Graham rues Trump’s support for Roy Moore

Sen. Lindsey Graham bemoaned President Donald Trump’s support for Alabama Senate Republican candidate Roy Moore on Sunday, calling the move a lose-lose situation.

“If he wins, we get the baggage of him winning, and it becomes a story every day about whether or not you believe the women or Roy Moore, should he stay in the Senate, should he be expelled?” Graham said on CNN’s “State of the Union.” “If you lose, you give the Senate seat to a Democrat at a time where we need all the votes we can get.

“The moral of the story is don’t nominate someone like Roy Moore who can actually lose the seat any other Republican could win,” the South Carolina Republican told anchor Dana Bash. “And what I would tell President Trump: if you think winning with Roy Moore is going to be easy for the Republican Party, you’re mistaken.”

Trump, who has all but endorsed Moore in the special election to fill the seat vacated by Attorney General Jeff Sessions, slammed Moore’s Democratic opponent, Doug Jones, in a tweet early Sunday morning.

“The last thing we need in Alabama and the U.S. Senate is a Schumer/Pelosi puppet who is WEAK on Crime, WEAK on the Border, Bad for our Military and our great Vets, Bad for our 2nd Amendment, AND WANTS TO RAISES TAXES TO THE SKY. Jones would be a disaster!” Trump tweeted.

Many Republicans, including Senate Majority Leader Mitch McConnell and House Speaker Paul Ryan, have disavowed Moore, pulling their support for his candidacy after several women accused Moore of pursing sexual relationships with them when they were in their teens and he was in his 30s.

David Urban, a former Trump campaign strategist, broke with the President on “State of the Union,” saying, “I think the only thing worse than Doug Jones is Roy Moore.

“I think Roy Moore will be an anchor on the Republican brand,” Urban said. “I think it will be a disaster for the midterms and the party will continue to try to move and separate itself. I think that the governor should have just postponed the election, it’s well within in her purview to do so and could have solved it very easily.”

One woman alleges Moore touched her inappropriately when she was 14. Another woman has accused Moore of sexually assaulting her when she was 16. The legal age of consent in Alabama is 16.

Moore has repeatedly denied the allegations, which Trump has emphasized when asked about the former Alabama chief justice’s candidacy.

“He denies it. Look, he denies it,” Trump said last week. “If you look at all the things that have happened over the last 48 hours. He totally denies it. He says it didn’t happen. And you know, you have to listen to him also.”

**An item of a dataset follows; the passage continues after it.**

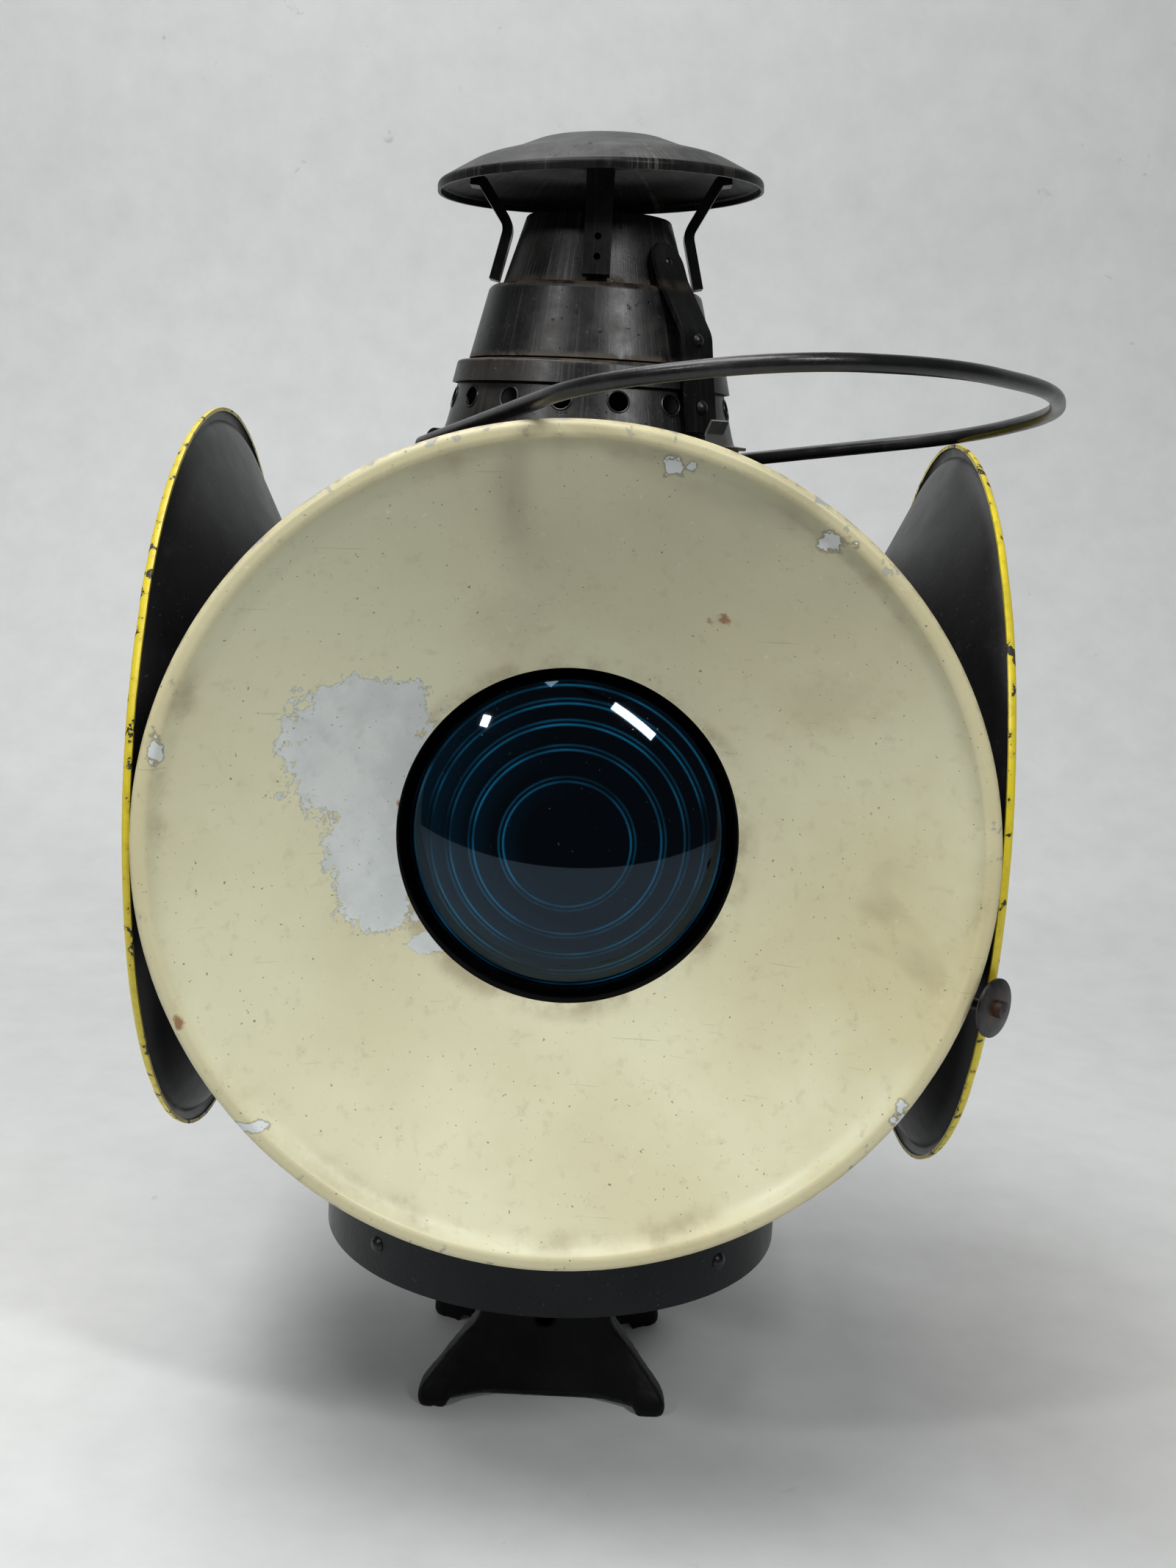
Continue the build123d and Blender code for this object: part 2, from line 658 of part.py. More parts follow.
# ---- base bracket ----
def make_bracket():
    """Hollow cast neck that spreads into four rounded toes round a central spindle socket."""
    top = drum_bottom
    reach = toe_x + 2 * toe_radius
    toe_end = toe_x + toe_radius
    with BuildPart() as casting:
        with BuildSketch(Plane.XZ.offset(-reach)):
            with BuildLine():
                FilletPolyline(
                    (neck_half_width, top), (neck_half_width, casting_waist),
                    (toe_end - toe_slant, toe_height), (toe_end, 0), (-toe_end, 0),
                    (toe_slant - toe_end, toe_height), (-neck_half_width, casting_waist),
                    (-neck_half_width, top), radius=[16, 6, 3, 3, 6, 16])
                Line((-neck_half_width, top), (neck_half_width, top))
            make_face()
        extrude(amount=2 * reach)
        with BuildSketch(Plane.YZ.offset(-reach)):
            with BuildLine():
                past = 6.0
                out = toe_y + toe_radius - 0.5
                FilletPolyline(
                    (neck_half_depth, top + past), (neck_half_depth, casting_back_waist), (out, past),
                    (out - 5, -past), (5 - out, -past), (-out, past), (-neck_half_depth, casting_back_waist),
                    (-neck_half_depth, top + past), radius=[20, 5, 1, 1, 5, 20])
                Line((-neck_half_depth, top + past), (neck_half_depth, top + past))
            make_face()
        extrude(amount=2 * reach, mode=Mode.INTERSECT)
        with BuildSketch(Plane.XY):
            Rectangle(2 * neck_half_width, 2 * (neck_half_depth - 1))
            for x in (-toe_x, toe_x):
                for y in (-toe_y, toe_y):
                    with Locations((x, y)):
                        Circle(toe_radius)
            for x, y in ((1, 1), (1, -1), (-1, 1), (-1, -1)):
                with BuildLine():
                    root = x * (neck_half_width - 6)
                    Polyline((root, y * (toe_y - 24)), (x * (toe_end - 2.4), y * (toe_y - 5)),
                             (x * toe_x, y * (toe_y + 6)), (root, y * (neck_half_depth - 1)), close=True)
                make_face()
        extrude(amount=top, mode=Mode.INTERSECT)
        hollow_x = 2 * (neck_half_width - casting_wall)
        hollow_y = 2 * (neck_half_depth - 1 - casting_wall)
        with BuildSketch(Plane.XY):
            Rectangle(hollow_x, hollow_y)
        extrude(amount=top - plate_wall, mode=Mode.SUBTRACT)
        with BuildSketch(Plane.XY):
            Rectangle(2 * (toe_x - 6), 2 * (neck_half_depth + 20))
            Rectangle(2 * (toe_x + 20), 2 * (neck_half_depth - 20))
        extrude(amount=arch_height, mode=Mode.SUBTRACT)
        with BuildSketch(Plane.XY):
            Circle(socket_radius + socket_wall)
        extrude(amount=top)
        with BuildSketch(Plane.XY.offset(rib_bottom)):
            Rectangle(hollow_x + 2, rib_width)
            Rectangle(rib_width, hollow_y + 2)
        extrude(amount=top - rib_bottom)
        with BuildSketch(Plane.XY.offset(top - plate_wall)):
            Circle(plate_radius)
        extrude(amount=plate_wall)
        with BuildSketch(Plane.XY):
            Circle(socket_radius)
        extrude(amount=socket_depth, mode=Mode.SUBTRACT)
        with BuildSketch(Plane.XY.offset(top - plate_wall)):
            with PolarLocations(bolt_circle, len(diagonals), start_angle=diagonals[0]):
                Circle(bolt_radius + bolt_hole_fit)
        extrude(amount=plate_wall, mode=Mode.SUBTRACT)
        with BuildSketch(outward_plane(-90, socket_radius - 4, set_screw_height)):
            Circle(set_screw_radius)
        extrude(amount=40, mode=Mode.SUBTRACT)
    keep(casting, "base_bracket")
    with BuildPart() as screw:
        with BuildSketch(outward_plane(-90, socket_radius + 0.6, set_screw_height)):
            Circle(set_screw_radius - 0.1)
        extrude(amount=set_screw_length)
        with BuildSketch(outward_plane(-90, socket_radius + 0.6 + set_screw_length, set_screw_height)):
            Rectangle(2 * set_screw_radius, set_screw_slot)
        extrude(amount=-set_screw_slot_depth, mode=Mode.SUBTRACT)
    keep(screw, "socket_set_screw")
    with BuildPart() as bolts:
        for height in (top - plate_wall - bolt_head, top + floor_sheet):
            with BuildSketch(Plane.XY.offset(height)):
                with PolarLocations(bolt_circle, len(diagonals), start_angle=diagonals[0]):
                    RegularPolygon(bolt_head_radius, 6)
            extrude(amount=bolt_head)
        with BuildSketch(Plane.XY.offset(top - plate_wall)):
            with PolarLocations(bolt_circle, len(diagonals), start_angle=diagonals[0]):
                Circle(bolt_radius)
        extrude(amount=plate_wall + floor_sheet)
    keep(bolts, "bracket_bolts")


# ---- fount, burner and wick ----
def stem_frame(reach):
    """Plane across the wick stem: its normal runs out along the stem to the knob."""
    a = radians(knob_azimuth)
    swing = asin(wheel_offset / knob_reach)
    along = Vector(cos(a + swing), sin(a + swing), 0)
    side_step = Vector(along.Y, -along.X, 0)
    origin = side_step * wheel_offset + along * reach + Vector(0, 0, stem_height)
    return Plane(origin=origin, x_dir=(0, 0, 1), z_dir=along)


def wick_plane(height):
    """Level plane with its x along the wick's width."""
    frame = stem_frame(0)
    return Plane(origin=(0, 0, height), x_dir=frame.z_dir, z_dir=(0, 0, 1))


def make_fount():
    wall = fount_sheet
    inner = fount_radius + seat_play
    outer = inner + wall
    foot = drum_bottom + floor_sheet
    rim = fount_bottom + seat_height
    lip = fount_radius - seat_lip
    spun("fount_seat", [
        (inner, foot), (outer + seat_flange, foot), (outer + seat_flange, foot + wall), (outer, foot + wall),
        (outer, rim), (inner, rim), (inner, fount_bottom), (lip, fount_bottom), (lip, fount_bottom - wall),
        (inner, fount_bottom - wall),
    ])
    with BuildPart() as fount:
        with BuildSketch(Plane.XZ):
            with BuildLine():
                FilletPolyline((0, fount_bottom), (fount_radius, fount_bottom),
                               (fount_radius, fount_shoulder), (fount_mouth, fount_neck - 2),
                               (fount_mouth, fount_neck + 6), radius=fount_bends)
                offset(amount=wall, side=Side.LEFT)
            make_face()
        revolve(axis=Axis.Z)
        with BuildSketch(Plane.XY.offset(fount_shoulder - 10)):
            with Locations((0, filler_reach)):
                Circle(filler_radius + 0.2)
        extrude(amount=22, mode=Mode.SUBTRACT)
    keep(fount, "oil_fount")
    with BuildPart() as cap:
        with BuildSketch(Plane.XY.offset(fount_shoulder - 9)):
            with Locations((0, filler_reach)):
                Circle(filler_radius)
        extrude(amount=filler_plug)
        with BuildSketch(Plane.XY.offset(fount_shoulder - 9 + filler_plug)):
            with Locations((0, filler_reach)):
                Circle(filler_radius + filler_cap_margin)
        extrude(amount=filler_cap_height)
        fillet(cap.faces().sort_by(Axis.Z)[-1].edges(), filler_cap_round)
    keep(cap, "fount_filler_cap")


def make_burner():
    deck_height, deck_sheet, deck_radius = burner_deck
    with BuildPart() as burner:
        with BuildSketch(Plane.XZ):
            with BuildLine():
                Polyline(*[(radius, fount_neck + height) for radius, height in burner_outline], close=True)
            make_face()
        revolve(axis=Axis.Z)
        with BuildSketch(Plane.XY.offset(fount_neck + deck_height)):
            Circle(deck_radius)
        extrude(amount=deck_sheet)
        with BuildSketch(wick_plane(fount_neck + deck_height - 1)):
            Rectangle(wick_width + 2.2, wick_sheet + 2.2)
        extrude(amount=3 * deck_sheet, mode=Mode.SUBTRACT)
        with BuildSketch(stem_frame(0)):
            with Locations((-8, 0)):
                Rectangle(25, 2 * stem_radius + 1.2)
        extrude(amount=40, mode=Mode.SUBTRACT)
    keep(burner, "burner")
    with BuildPart() as tube:
        with BuildSketch(wick_plane(fount_neck - tube_foot)):
            Rectangle(wick_width + 0.5 + 2 * tube_sheet, wick_sheet + 0.5 + 2 * tube_sheet)
            Rectangle(wick_width + 0.5, wick_sheet + 0.5, mode=Mode.SUBTRACT)
        extrude(amount=tube_top - fount_neck + tube_foot)
        with BuildSketch(stem_frame(-5)):
            Circle(wheel_radius + 0.6)
        extrude(amount=10, mode=Mode.SUBTRACT)
    keep(tube, "wick_tube")
    with BuildPart() as wick:
        with BuildSketch(wick_plane(wick_foot)):
            Rectangle(wick_width, wick_sheet)
        extrude(amount=wick_top - wick_foot)
    keep(wick, "wick")


def make_stem():
    with BuildPart() as wheel:
        with BuildSketch(stem_frame(-wheel_width / 2)):
            Circle(wheel_radius - wheel_tooth / 2)
            with PolarLocations(wheel_radius - wheel_tooth_width, wheel_teeth):
                Rectangle(wheel_tooth, wheel_tooth_width)
        extrude(amount=wheel_width)
        with BuildSketch(stem_frame(wheel_width / 2)):
            Circle(spindle_radius)
        extrude(amount=spindle_end - wheel_width / 2)
        with BuildSketch(stem_frame(spindle_end)):
            Rectangle(*tongue[:2])
        extrude(amount=tongue[2])
    keep(wheel, "wick_wheel_spindle")
    with BuildPart() as stem:
        with BuildSketch(stem_frame(fork_start)):
            Circle(fork_radius)
        extrude(amount=fork_length)
        with BuildSketch(stem_frame(fork_start)):
            Rectangle(fork_length, fork_slot)
        extrude(amount=tongue[2], mode=Mode.SUBTRACT)
        with BuildSketch(stem_frame(fork_start + fork_length)):
            Circle(stem_radius)
        extrude(amount=knob_reach - fork_start - fork_length - knob_dish)
    keep(stem, "wick_stem")
    with BuildPart() as knob:
        foot = stem_frame(knob_reach - knob_dish)
        ball = (knob_radius**2 + knob_rise**2) / (2 * knob_rise)
        side_view = Plane(origin=foot.origin, x_dir=foot.x_dir, z_dir=foot.x_dir.cross(foot.z_dir))
        with BuildSketch(side_view):
            with BuildLine():
                Polyline((knob_hub, knob_hub_height), (3.2, knob_hub_height), (3.2, 5.2), (0, 5.6), (0, 0),
                         (3.4, 0), (5, 1), (knob_radius - 0.4, 0), (knob_radius, knob_edge * 0.4),
                         (knob_radius, knob_edge))
                RadiusArc((knob_radius, knob_edge), (knob_hub, knob_hub_height), -ball * 2)
            make_face()
        revolve(axis=Axis(foot.origin, foot.z_dir))
    keep(knob, "wick_knob")
    with BuildPart() as bush:
        with BuildSketch(stem_frame(drum_radius - 8)):
            Circle(stem_bush_radius - 0.6)
        extrude(amount=14)
        with BuildSketch(stem_frame(drum_radius + 0.9)):
            Circle(stem_bush_radius + 3)
        extrude(amount=1.6)
        with BuildSketch(stem_frame(drum_radius - 10)):
            Circle(stem_radius + running_gap)
        extrude(amount=30, mode=Mode.SUBTRACT)
    keep(bush, "stem_bush")


make_drum()
make_band()
make_floor()
for side in sides:
    make_barrel(side)
    make_lens(side)
    make_target(side)
make_roof()
make_hinge()
make_catch()
make_ears()
make_bail()
make_vent_ring()
make_cones()
make_cap()
make_cap_straps()
make_tie_straps()
make_bracket()
make_fount()
make_burner()
make_stem()
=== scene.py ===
import math

import bmesh
import bpy
from mathutils import Matrix, Vector, noise


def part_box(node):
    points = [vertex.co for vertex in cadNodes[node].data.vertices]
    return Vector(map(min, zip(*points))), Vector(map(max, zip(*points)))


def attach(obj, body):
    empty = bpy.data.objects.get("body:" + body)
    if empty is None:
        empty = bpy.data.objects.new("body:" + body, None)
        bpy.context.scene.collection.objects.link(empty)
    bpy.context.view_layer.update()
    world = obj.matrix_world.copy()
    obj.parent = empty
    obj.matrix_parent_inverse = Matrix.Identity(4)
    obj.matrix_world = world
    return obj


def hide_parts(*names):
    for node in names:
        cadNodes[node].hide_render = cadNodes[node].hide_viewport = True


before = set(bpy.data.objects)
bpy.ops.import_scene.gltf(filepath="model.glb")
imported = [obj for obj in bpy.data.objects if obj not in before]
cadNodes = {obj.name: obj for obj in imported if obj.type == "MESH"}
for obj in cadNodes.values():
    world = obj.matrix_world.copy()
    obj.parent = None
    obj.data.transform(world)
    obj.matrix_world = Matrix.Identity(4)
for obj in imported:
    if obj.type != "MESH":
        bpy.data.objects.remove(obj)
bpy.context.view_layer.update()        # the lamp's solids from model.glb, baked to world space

upward = Vector((0, 0, 1))
outwards = {"front": Vector((0, -1, 0)), "right": Vector((1, 0, 0)),
            "back": Vector((0, 1, 0)), "left": Vector((-1, 0, 0))}
lensLow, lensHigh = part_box("front_lens")
lensHeight = (lensLow.z + lensHigh.z) / 2
scene = bpy.context.scene


# camera, lights and the paper sweep that the lamp stands on
cameraSizes = {"place": (0.0044, -0.7753, 0.420), "turn": 0.0036, "pitch": 0.1834, "roll": 0.0504,
               "lens": 40.75, "sensor": 36}
lightSizes = {
    "overhead": {"place": (-0.45, -0.36, 1.95), "target": (0, 0, 0.2), "size": (1.5, 0.9), "power": 33},
    "window": {"place": (0.76, -1.36, 1.46), "target": (0, 0, 0.3), "size": (0.12, 0.66), "power": 14,
               "spin": 0.75},
    "lampLeft": {"place": (-1.05, -1.18, 1.27), "target": (0, 0, 0.3), "size": (0.10, 0.14), "power": 6},
    "behind": {"place": (-0.3, 1.0, 1.75), "target": (0, 0.1, 0.3), "size": (1.2, 0.5), "power": 5},
}
sweepSizes = {"width": 9.0, "front": -0.80, "wall": 1.25, "bend": 0.7, "top": 4.0, "bendSteps": 24}
sweepLook = {"roughness": 0.8, "mottle": (26, 8, 0.65), "dark": (0.54, 0.55, 0.55, 1),
             "light": (0.68, 0.69, 0.69, 1), "scuff": (38, 6, 0.7, 0.6), "scuffEdges": (0.64, 0.72),
             "scuffAreas": (2.6, 3), "areaEdges": (0.56, 0.64), "scuffShow": 0.4,
             "brown": (0.30, 0.24, 0.19, 1)}
# the light colour lights the lamp; the backdrop colour is only what the camera sees past the paper
roomColours = {"light": (0.066, 0.068, 0.070, 1), "backdrop": (0.50, 0.51, 0.51, 1)}


def aimCamera():
    turn, pitch, roll = (cameraSizes[key] for key in ("turn", "pitch", "roll"))
    ahead = Vector((math.sin(turn) * math.cos(pitch), math.cos(turn) * math.cos(pitch), -math.sin(pitch)))
    right = Vector((math.cos(turn), -math.sin(turn), 0))
    above = right.cross(ahead)
    across = right * math.cos(roll) + above * math.sin(roll)
    upright = above * math.cos(roll) - right * math.sin(roll)
    view = bpy.data.cameras.new("camera")
    view.lens = cameraSizes["lens"]
    view.sensor_width = cameraSizes["sensor"]
    camera = bpy.data.objects.new("camera", view)
    axes = Matrix((across, upright, -ahead)).transposed().to_4x4()
    camera.matrix_world = Matrix.Translation(cameraSizes["place"]) @ axes
    scene.collection.objects.link(camera)
    scene.camera = camera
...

Moore wasn’t the President’s first choice for the nomination. Trump backed Luther Strange, who was appointed to finish out Sessions’ term by then-Gov. Robert Bentley, in the primary, moving to support Moore only after Strange lost. Trump reminded his followers of that fact in a tweet Sunday morning.

“I endorsed Luther Strange in the Alabama Primary,” Trump wrote. “He shot way up in the polls but it wasn’t enough. Can’t let Schumer/Pelosi win this race. Liberal Jones would be BAD!”

Trump’s tweets on Sunday aren’t his first swipe at Jones. Last week, he told reporters on the White House lawn, “We don’t need a liberal person in there, a Democrat, Jones. I’ve looked at his record. It’s terrible on crime. It’s terrible on the border. It’s terrible on military. I can tell you for a fact we do not need somebody who’s going to be bad on crime, bad on borders, bad with the military, bad for the Second Amendment.”